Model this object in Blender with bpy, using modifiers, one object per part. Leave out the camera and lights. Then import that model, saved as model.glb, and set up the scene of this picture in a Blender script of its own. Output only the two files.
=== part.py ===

- - -

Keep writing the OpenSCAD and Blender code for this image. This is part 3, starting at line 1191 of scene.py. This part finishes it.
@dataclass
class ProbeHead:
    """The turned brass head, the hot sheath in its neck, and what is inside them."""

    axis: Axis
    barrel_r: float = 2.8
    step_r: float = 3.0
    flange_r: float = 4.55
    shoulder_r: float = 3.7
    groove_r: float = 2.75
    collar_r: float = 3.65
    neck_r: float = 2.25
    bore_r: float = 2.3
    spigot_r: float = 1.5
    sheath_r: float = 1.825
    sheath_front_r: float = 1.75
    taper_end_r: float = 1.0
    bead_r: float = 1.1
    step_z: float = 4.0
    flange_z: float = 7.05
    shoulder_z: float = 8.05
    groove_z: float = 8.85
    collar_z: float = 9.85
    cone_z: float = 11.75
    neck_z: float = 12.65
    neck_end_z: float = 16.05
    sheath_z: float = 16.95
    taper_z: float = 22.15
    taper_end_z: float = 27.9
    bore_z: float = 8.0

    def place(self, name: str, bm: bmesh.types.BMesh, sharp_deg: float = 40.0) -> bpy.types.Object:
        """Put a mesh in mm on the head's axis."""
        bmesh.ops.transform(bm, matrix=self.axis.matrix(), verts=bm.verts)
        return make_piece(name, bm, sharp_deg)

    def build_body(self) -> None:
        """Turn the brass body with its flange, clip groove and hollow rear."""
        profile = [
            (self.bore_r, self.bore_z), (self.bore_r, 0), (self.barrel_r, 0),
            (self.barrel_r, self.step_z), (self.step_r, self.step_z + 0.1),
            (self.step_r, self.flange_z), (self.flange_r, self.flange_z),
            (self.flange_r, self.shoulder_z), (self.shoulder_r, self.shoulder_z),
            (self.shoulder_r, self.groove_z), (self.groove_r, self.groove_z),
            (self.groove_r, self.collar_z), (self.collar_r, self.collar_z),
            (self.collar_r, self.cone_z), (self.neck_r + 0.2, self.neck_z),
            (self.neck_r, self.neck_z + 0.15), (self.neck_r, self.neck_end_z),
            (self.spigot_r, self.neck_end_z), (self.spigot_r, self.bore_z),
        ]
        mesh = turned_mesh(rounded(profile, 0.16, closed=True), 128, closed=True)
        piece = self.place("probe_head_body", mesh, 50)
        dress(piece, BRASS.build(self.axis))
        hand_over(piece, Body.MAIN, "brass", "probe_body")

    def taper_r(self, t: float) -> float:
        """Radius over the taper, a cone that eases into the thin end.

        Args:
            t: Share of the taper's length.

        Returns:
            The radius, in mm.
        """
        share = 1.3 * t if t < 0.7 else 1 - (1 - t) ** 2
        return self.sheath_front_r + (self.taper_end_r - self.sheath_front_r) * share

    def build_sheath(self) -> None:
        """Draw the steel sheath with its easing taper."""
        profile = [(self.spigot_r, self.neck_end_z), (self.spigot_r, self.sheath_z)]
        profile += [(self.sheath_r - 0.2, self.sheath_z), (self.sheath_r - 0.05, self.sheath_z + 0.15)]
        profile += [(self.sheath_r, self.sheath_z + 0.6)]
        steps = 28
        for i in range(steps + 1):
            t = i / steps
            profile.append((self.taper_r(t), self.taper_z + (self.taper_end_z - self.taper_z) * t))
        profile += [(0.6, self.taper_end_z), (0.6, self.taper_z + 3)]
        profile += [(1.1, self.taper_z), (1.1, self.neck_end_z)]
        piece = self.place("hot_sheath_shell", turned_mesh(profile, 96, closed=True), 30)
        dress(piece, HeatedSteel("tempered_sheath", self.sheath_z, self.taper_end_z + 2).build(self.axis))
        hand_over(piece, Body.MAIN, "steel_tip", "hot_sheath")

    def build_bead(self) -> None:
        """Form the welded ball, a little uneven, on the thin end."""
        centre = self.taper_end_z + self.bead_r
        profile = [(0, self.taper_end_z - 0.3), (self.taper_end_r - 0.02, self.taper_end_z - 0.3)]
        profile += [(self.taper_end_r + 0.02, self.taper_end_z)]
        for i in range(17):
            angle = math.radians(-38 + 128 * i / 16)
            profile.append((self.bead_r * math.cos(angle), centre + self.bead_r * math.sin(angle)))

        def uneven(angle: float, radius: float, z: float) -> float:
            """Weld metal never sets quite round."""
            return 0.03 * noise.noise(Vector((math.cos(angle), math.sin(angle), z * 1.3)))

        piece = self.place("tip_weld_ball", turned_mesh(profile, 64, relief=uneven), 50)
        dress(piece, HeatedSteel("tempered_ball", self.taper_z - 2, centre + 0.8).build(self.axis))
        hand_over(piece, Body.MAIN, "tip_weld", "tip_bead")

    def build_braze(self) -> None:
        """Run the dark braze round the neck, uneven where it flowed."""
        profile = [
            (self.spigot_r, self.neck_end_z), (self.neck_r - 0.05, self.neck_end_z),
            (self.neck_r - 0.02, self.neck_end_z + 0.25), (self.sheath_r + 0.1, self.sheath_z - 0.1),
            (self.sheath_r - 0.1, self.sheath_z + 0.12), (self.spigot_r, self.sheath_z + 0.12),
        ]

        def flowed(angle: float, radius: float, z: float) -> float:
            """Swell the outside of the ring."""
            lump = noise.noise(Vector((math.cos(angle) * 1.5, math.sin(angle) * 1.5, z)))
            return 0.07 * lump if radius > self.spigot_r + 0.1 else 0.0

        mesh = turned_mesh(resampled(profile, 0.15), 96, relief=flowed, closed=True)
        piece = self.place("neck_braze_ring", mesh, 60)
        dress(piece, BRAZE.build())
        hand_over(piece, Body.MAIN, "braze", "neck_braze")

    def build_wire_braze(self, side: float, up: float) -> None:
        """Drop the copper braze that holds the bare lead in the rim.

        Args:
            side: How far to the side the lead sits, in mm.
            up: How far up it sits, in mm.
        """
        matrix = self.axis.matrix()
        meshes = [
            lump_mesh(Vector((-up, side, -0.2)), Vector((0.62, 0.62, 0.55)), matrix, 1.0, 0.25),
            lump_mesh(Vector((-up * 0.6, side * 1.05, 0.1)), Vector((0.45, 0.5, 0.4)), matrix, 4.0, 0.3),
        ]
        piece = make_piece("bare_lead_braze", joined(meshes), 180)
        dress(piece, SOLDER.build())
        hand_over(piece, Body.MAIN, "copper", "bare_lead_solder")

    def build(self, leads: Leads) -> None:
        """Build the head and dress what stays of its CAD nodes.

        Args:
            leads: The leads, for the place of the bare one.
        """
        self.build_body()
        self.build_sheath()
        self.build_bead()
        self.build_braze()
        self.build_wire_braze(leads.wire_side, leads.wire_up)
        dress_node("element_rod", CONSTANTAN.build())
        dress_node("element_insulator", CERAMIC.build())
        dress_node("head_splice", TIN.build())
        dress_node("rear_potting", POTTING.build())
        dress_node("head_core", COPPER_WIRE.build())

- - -

* [What is expected]: From the line with "Keep writing the" through the line with "brass head, the", set down every line exactly and nothing besides.

* [Solution for this problem]:
Keep writing the OpenSCAD and Blender code for this image. This is part 3, starting at line 1191 of scene.py. This part finishes it.
@dataclass
class ProbeHead:
    """The turned brass head, the hot sheath in its neck, and what is inside them."""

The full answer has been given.